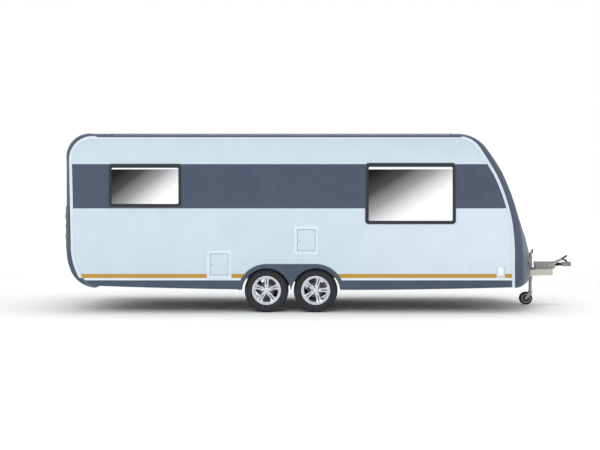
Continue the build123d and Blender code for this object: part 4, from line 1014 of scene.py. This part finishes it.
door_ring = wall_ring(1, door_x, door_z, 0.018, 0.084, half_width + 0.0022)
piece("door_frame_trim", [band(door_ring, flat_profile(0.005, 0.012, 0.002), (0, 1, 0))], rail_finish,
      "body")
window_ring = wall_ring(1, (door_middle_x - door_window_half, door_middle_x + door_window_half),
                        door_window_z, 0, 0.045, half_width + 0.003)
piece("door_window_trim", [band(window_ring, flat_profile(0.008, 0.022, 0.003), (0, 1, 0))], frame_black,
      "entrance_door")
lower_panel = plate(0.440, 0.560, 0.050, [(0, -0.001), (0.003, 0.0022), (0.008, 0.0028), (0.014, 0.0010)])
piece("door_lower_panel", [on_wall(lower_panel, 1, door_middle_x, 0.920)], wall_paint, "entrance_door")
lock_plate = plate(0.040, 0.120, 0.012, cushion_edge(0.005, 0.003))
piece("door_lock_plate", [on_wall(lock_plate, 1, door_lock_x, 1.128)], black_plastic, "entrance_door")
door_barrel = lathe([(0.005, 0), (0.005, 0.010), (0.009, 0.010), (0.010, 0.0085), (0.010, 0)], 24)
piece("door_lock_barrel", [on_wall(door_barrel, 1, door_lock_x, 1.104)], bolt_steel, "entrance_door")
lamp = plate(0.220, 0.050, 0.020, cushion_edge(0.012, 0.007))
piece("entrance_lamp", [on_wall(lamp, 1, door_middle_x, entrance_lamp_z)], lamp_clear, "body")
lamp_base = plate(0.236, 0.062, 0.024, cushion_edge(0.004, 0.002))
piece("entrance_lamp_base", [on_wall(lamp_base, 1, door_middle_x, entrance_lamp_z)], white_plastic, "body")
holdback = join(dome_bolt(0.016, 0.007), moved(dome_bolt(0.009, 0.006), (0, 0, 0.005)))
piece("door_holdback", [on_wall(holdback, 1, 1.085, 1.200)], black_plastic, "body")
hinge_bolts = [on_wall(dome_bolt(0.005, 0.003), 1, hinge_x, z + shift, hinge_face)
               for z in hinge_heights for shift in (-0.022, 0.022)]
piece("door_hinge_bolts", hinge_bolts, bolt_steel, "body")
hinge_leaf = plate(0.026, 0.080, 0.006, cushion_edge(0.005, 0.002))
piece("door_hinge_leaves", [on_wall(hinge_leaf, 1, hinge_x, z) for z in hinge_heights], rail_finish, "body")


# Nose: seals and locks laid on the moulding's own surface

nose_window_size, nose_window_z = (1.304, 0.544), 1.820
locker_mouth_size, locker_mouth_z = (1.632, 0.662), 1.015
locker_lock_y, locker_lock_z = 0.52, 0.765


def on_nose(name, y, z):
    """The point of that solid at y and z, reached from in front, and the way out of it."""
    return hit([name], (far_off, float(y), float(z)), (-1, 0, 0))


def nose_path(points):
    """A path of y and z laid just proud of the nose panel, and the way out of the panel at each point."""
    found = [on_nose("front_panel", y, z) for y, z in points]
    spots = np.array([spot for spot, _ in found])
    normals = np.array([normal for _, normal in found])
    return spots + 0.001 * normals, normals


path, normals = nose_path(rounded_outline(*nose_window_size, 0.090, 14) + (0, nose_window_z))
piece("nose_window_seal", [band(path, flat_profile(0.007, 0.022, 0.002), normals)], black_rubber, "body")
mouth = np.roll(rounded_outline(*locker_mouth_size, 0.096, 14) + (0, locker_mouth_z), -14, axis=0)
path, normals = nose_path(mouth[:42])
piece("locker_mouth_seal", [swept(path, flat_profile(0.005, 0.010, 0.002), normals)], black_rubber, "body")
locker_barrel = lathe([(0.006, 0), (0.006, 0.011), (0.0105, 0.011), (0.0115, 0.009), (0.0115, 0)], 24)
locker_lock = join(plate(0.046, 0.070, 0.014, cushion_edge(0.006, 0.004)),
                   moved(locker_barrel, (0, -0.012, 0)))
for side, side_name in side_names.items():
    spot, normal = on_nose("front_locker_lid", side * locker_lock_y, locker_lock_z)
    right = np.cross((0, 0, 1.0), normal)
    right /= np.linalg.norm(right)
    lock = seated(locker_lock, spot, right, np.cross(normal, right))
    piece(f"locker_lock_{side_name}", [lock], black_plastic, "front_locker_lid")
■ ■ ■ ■
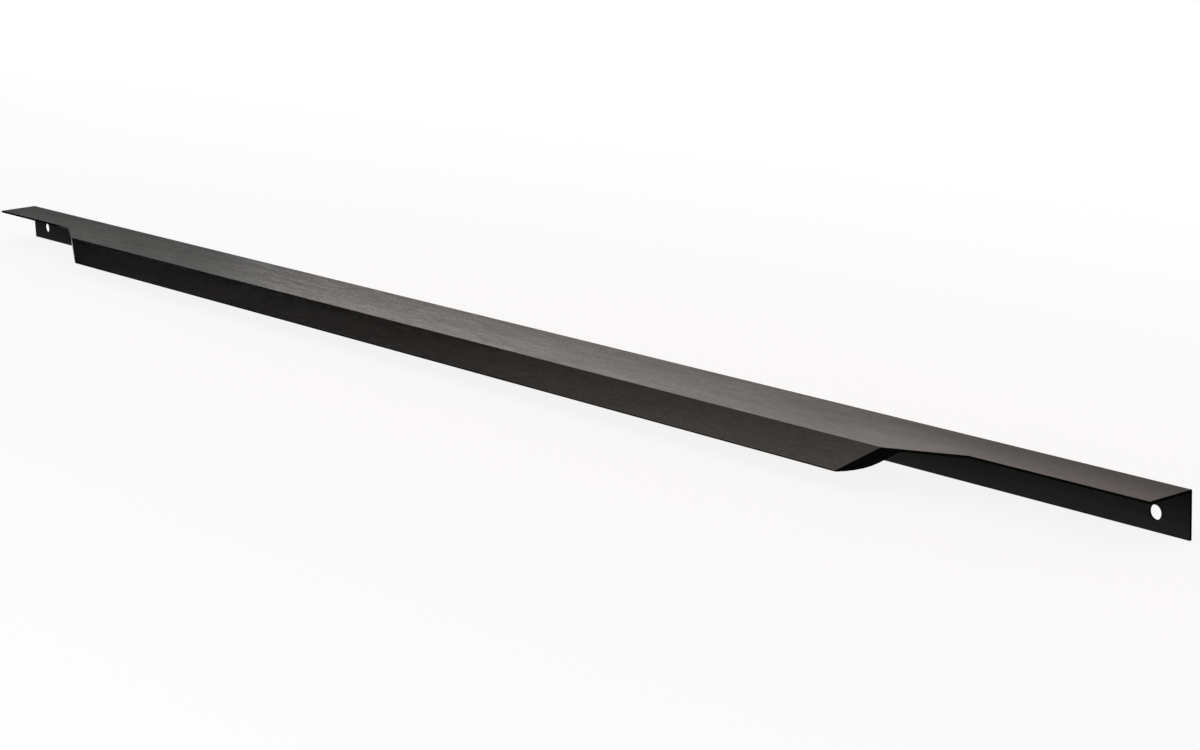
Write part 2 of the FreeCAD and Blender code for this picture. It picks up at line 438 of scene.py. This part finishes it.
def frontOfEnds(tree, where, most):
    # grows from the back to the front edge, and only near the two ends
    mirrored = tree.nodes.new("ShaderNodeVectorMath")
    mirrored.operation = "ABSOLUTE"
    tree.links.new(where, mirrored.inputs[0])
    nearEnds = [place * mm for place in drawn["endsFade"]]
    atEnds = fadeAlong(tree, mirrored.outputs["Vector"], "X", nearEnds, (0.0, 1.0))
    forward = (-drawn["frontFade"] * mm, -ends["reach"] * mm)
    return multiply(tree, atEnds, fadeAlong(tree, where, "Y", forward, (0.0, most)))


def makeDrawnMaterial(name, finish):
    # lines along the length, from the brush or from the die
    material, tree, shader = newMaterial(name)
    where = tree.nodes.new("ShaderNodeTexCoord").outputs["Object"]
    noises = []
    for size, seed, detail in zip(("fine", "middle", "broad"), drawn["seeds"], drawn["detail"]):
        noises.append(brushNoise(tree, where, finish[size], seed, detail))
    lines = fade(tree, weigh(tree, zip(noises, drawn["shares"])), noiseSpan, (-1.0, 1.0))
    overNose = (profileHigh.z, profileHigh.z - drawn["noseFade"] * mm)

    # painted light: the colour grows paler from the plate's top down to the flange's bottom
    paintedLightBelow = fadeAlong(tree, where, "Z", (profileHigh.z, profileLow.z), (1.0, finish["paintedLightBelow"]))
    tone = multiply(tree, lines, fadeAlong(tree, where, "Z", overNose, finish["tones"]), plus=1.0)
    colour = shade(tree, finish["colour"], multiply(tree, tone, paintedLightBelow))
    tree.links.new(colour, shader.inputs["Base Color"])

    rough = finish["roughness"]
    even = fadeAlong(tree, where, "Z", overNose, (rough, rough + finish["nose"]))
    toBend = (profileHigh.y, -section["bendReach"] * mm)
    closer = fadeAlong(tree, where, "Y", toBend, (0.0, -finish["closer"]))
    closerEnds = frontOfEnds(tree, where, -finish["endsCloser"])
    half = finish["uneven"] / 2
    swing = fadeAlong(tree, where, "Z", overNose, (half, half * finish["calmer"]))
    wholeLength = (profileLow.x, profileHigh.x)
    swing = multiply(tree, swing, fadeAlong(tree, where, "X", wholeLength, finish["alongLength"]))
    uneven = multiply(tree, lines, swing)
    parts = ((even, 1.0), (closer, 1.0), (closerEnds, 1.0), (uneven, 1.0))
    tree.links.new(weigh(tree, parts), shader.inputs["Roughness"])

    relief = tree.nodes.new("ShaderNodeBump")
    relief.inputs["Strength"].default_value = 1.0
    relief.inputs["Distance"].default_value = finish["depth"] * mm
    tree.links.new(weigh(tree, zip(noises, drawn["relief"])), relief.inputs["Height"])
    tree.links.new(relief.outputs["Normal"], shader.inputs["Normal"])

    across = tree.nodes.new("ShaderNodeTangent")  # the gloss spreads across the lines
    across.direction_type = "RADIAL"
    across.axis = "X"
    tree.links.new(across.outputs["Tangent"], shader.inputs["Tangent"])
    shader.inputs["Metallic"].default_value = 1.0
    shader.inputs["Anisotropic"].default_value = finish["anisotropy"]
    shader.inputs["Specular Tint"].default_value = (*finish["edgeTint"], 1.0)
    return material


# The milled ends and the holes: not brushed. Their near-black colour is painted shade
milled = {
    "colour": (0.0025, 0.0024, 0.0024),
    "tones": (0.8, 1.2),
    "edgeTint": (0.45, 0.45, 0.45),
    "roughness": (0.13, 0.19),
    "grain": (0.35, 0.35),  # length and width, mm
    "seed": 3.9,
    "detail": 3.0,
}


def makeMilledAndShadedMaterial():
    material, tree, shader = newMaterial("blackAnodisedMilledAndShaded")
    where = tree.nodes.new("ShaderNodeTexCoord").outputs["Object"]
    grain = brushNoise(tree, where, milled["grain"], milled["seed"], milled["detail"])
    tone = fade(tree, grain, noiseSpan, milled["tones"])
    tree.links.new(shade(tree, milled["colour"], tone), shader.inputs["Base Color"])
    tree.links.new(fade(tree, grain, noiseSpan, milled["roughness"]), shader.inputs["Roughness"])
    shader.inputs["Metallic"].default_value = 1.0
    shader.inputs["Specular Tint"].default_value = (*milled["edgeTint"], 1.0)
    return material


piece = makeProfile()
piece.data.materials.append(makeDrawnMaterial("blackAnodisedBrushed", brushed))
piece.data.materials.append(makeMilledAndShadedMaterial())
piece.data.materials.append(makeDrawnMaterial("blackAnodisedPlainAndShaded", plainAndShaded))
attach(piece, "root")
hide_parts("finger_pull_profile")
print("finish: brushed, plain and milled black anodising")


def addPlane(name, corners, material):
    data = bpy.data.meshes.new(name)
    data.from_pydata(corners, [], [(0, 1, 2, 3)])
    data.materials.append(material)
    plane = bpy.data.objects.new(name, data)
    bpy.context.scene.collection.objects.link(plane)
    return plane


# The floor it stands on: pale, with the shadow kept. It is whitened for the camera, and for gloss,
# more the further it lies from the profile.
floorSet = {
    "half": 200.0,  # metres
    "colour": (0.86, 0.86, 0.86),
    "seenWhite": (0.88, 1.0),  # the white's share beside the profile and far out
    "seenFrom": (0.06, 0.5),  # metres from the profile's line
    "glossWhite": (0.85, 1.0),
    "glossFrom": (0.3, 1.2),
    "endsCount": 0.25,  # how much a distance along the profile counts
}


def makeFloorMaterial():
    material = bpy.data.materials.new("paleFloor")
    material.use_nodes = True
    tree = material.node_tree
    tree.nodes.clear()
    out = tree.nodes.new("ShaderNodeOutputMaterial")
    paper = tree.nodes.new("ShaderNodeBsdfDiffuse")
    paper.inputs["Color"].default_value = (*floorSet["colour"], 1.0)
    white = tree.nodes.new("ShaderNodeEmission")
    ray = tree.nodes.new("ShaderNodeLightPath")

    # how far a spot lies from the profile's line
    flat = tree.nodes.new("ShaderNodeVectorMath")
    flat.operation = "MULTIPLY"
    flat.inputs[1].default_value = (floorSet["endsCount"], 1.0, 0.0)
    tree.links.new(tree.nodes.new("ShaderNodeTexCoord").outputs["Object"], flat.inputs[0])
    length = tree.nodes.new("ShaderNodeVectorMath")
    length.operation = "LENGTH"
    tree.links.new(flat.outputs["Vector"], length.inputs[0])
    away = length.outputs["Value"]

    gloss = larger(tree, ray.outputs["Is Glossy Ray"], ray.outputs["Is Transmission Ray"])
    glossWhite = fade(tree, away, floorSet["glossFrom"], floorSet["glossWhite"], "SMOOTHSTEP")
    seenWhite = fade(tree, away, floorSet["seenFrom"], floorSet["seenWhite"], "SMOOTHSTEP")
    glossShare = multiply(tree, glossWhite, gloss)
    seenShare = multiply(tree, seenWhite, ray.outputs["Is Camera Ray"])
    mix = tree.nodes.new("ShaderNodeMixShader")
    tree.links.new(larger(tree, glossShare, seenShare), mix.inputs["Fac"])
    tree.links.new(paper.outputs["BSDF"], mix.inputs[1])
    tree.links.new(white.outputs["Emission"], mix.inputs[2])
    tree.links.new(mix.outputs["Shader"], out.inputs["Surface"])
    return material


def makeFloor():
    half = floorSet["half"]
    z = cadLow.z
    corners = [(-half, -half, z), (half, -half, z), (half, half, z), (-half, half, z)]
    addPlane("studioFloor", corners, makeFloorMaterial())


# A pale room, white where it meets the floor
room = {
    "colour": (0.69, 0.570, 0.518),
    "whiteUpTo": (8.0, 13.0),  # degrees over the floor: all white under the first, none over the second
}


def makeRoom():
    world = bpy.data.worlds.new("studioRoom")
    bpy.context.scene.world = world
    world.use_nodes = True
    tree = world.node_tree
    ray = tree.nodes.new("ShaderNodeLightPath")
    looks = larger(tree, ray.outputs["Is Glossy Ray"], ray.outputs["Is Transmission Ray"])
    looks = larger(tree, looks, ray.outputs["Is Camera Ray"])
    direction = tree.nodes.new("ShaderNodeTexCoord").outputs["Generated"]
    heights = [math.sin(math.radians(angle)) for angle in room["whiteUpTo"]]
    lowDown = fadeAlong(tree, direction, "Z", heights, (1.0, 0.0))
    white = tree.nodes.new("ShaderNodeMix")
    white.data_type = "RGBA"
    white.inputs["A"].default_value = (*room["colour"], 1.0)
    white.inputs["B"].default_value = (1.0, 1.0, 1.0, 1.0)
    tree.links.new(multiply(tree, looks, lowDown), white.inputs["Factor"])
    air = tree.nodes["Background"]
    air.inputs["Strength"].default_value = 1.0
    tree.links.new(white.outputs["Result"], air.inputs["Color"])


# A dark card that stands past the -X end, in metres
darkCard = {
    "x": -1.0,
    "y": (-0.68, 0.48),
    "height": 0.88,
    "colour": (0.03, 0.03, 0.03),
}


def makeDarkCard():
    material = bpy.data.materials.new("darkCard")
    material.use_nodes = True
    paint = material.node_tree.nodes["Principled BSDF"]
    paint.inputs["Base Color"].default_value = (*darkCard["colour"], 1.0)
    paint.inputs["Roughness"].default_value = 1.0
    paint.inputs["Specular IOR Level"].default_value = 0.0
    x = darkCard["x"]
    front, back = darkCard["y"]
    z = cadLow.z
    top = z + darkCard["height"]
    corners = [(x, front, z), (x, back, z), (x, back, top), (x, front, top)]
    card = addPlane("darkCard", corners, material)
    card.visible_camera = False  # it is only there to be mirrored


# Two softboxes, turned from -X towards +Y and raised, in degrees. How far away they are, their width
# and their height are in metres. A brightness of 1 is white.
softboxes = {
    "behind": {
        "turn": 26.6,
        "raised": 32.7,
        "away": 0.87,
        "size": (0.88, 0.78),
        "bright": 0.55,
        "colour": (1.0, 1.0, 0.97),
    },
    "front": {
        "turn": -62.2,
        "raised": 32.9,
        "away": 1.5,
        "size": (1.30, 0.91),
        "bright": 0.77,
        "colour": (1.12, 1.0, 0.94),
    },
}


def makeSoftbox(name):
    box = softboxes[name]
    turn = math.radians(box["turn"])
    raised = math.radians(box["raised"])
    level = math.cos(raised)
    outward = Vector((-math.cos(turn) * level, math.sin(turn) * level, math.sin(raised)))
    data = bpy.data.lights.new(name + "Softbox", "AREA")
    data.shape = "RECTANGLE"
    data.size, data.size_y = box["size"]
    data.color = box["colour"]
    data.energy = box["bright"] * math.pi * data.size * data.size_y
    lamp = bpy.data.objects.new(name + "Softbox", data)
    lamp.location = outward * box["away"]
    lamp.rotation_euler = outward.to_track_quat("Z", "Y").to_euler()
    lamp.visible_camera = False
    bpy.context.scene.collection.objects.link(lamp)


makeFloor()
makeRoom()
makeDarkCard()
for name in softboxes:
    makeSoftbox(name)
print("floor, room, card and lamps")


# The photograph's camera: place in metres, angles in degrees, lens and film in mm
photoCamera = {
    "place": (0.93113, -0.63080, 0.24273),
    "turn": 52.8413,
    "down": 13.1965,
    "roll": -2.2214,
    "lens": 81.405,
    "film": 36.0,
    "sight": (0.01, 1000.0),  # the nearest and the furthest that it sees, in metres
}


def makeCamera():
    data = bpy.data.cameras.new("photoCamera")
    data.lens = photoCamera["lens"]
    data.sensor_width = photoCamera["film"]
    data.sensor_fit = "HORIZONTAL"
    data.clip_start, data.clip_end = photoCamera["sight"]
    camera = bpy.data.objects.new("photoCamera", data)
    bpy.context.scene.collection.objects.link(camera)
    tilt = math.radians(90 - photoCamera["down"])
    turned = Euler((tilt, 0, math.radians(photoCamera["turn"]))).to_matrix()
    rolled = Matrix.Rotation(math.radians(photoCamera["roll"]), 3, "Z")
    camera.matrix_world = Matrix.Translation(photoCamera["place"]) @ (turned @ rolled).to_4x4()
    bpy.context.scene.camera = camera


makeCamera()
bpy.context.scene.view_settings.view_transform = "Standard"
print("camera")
■ ■ ■ ■
## Your task
Lines that include the word "Blender" — how many are there in the data? Answer with the number alone.

## Solution to this problem
2